Scott Mayers wrote:Leo and Hobbes, you both seemed to miss my argument as your accusation of my interpretation of 'determinism'/'indeterminism' as being misconstrued was my point in mentioning how it is being misinterpreted based on multitple definitions existing using the same words. That is, determinism may refer to either that which a human can use to predict something OR to how Nature itself assures something.
You also miss the fact that my inclusion of multiple universes is to recognize that nature has proven to contain variables, not simply constants. Our particular universe we are in may appear perfectly constant with respect to order, but when we think of possibilities, there are an infinite possible routes of how one frame becomes another in time (both forward and backwards.) If you begin at point A and given another frame at point B, the shortest route may seem like the only way to get there. But you can posit another point X anywhere such that point A becomes point X which then becomes point B.

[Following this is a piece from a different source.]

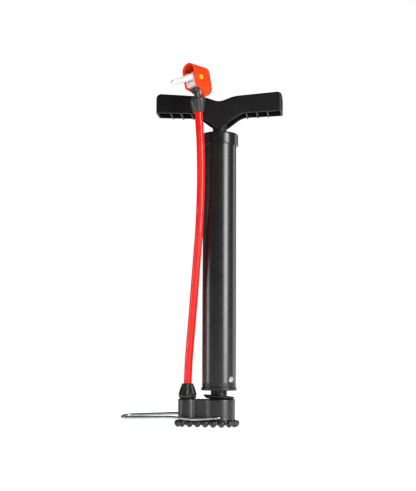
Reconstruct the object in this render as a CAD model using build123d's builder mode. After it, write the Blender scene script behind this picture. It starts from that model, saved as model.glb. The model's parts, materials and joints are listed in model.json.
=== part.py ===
from build123d import *

import os
from math import atan2, cos, degrees, pi, radians, sin, sqrt, tan

# A hand-operated tyre pump that stands on a small toothed base. The foot holds the base down by a
# wire stirrup, the hand works a T handle, and a short hose carries the air to a lever-locked head.
# Millimetres. The origin is on the floor under the barrel's axis: +Z up the barrel, +X along the
# handle, away from the hose, and -Y towards the side where the hose and the head are.

os.makedirs("parts", exist_ok=True)

# ---------------------------------------------------------------- driving dimensions
FIT = 0.05  # radial clearance of a shaft in its hole

BARREL_R = 19.0
BARREL_WALL = 1.2
BARREL_BOTTOM = 49.1
BARREL_TOP = 330.3
BORE_R = BARREL_R - BARREL_WALL

CAP_R = 21.2
CAP_BOTTOM = 319.3
CAP_TOP = 332.7
BUSH_HEIGHT = 11.0
BUSH_NECK_R = 8.0

ROD_R = 5.0
ROD_TOP = 358.0
ROD_THREAD_R = 3.0
ROD_SHOULDER = 87.0

PIN_Z = 351.0
ROLL_PIN_R = 1.5
NUT_LOW = 66.0
NUT_HEIGHT = 4.0
PISTON_LOW = NUT_LOW - 2.0
WASHER_HEIGHT = 1.5
CUP_WALL = 2.0
CUP_DEPTH = 7.5
CUP_TOP = NUT_LOW + NUT_HEIGHT + WASHER_HEIGHT + CUP_WALL
BUMPER_HEIGHT = 6.0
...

I posit multiple universes as an indeterminate and infinite set of possible realities that don't require essential existence as we understand it. A world that you might simply make up, for instance, really DOES exist somewhere in totality as a universe unto its own. But where they may 'exist' could be such that they create worlds that lack consistent formulations and so close themselves off as incomplete. If I said that I have nothing in my pocket, for instance, it assures that the unit 'nothing' is infinitely variable and real with respect to the meaning of "nothing" as a unit. So I can also be true by saying that I have a unicorn in my pocket too among an infinite set of things considered "unreal."
Your assessment of what Leo and I are trying to say is false.
You have no need to posit a multiple universes theory as it simply does no work.
There are not an infinite set of possibilities. .
Possibility is a musing about the inevitable outcome of the Universe, where all antecedent conditions can never be known, but given assessments about previous known conditions.
For example. We might say that there is a 90% possibility for rain, as the current conditions are similar to previous conditions when it did rain. But the actual condition of rain is not about what
we think is possible but about the ACTUAL conditions of the environment.
To assert that for every possibility, there has to be a new universe, is completely absurd anthropomorphism. The universe does not give a fuck about what we think is possible.